Rukutana, meanwhile, returned as junior Labour minister. Amongst the new comers are Young Turk and loyal cadre Frank Tumwebaze, now minister for the Presidency, and Richard Todwong, the new minister without Portfolio.
Tumwebaze’s political career began at the grassroots as an assistant resident district commissioner for Iganga district, before he was appointed a special presidential assistant on research. In 2006, he was elected MP for Kibaale County.
Alongside Kabarole Woman MP Margaret Muhanga, Tumwebaze wrote, with such brutal candor, a dossier on why NRM performed dismally in the 2006. Tumwebaze and Muhanga argued that it was trivial for Museveni to attribute NRM’s poor performance on the rains that supposedly kept away some voters on polling day.
Interestingly, Todwong was recommended by Tumwebaze to work as one of the commissioners on the Prof. Fredrick Ssempebwa’s Constitutional Review Commission. When chairman Ssempebwa wrote a minority report against lifting term limits, Todwong was amongst those that took a contrary position.
He would later be rewarded as presidential advisor for northern Uganda. In 2011, Todwong was elected MP for Nwoya, in Acholi, a sub-region previously hostile to his NRM.

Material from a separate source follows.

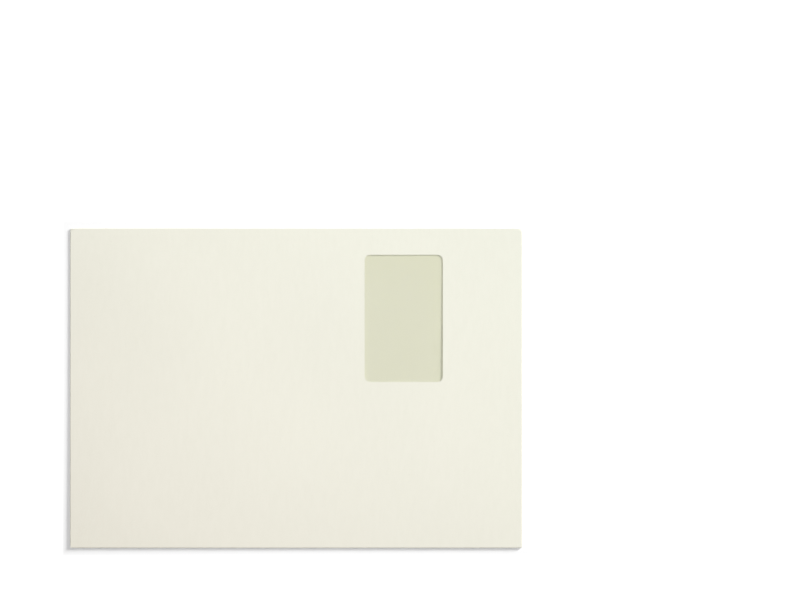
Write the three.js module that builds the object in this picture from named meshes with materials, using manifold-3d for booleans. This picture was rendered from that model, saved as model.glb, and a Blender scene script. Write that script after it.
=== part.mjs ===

Our sources tell us that Todwong, a brother to the intelligence boss for Northern Uganda, Brig Charles Awany Otema, will use his appointment to further thaw relations between Acholiland and the ruling party.
The appointment of Shem Bageine, as the junior minister for East Africa Affairs came as a surprise as the former Ndorwa East MP is deemed as a politician beyond his sale-by date. A source, however, told us that Bageine was brought into Cabinet to perhaps bring sanity in Kigezi’s restive politics.
Bageine and former Privatization Unit minister Manzi Tumubweine, are the godfathers of Ndorwa East MP Wilfred Niwagaba; Rubanda East MP Henry Musasizi; Kinkizi East MP Chris Baryomunsi; Kabale Woman MP Rhona Ninsiima and junior minister for Economic Monitoring Henry Banyenzaki.
Another analyst, however, says Bageine’s appointment could have been aimed at undercutting the clout of Prime Minister Amama Mbabazi who heads another echelon in Kigezi.
We understand that newly appointed junior minister for Lands, Aida Nantaba, who has been vocal against land grabbing in the districts of Mukono and Kayunga, could have been appointed as a way of silencing her. She will now be handicapped to speak out freely.
Our sources further tell us that Ernest Kiiza, the Masindi Municipality MP, was appointed after the locals demanded that their kinsman should head the Bunyoro Affairs docket. But Kiiza’s political career has not been a bed of roses.
In 2001, alongside the exiled former Masindi LC V chairman Steven Birija, Kiiza was a coordinator of Dr Kizza Besigye’s Reform Agenda in Bunyoro. When government threatened to withhold business to his publishing firm, Ernest Publishers, Kiiza denounced Besigye.
In 2005, he was sacked as Speaker of Bunyoro kingdom, after he invited former spy boss David Pulkol to speak to an audience. Pulkol’s acerbic tongue had turned him into one of the government’s most vocal critics.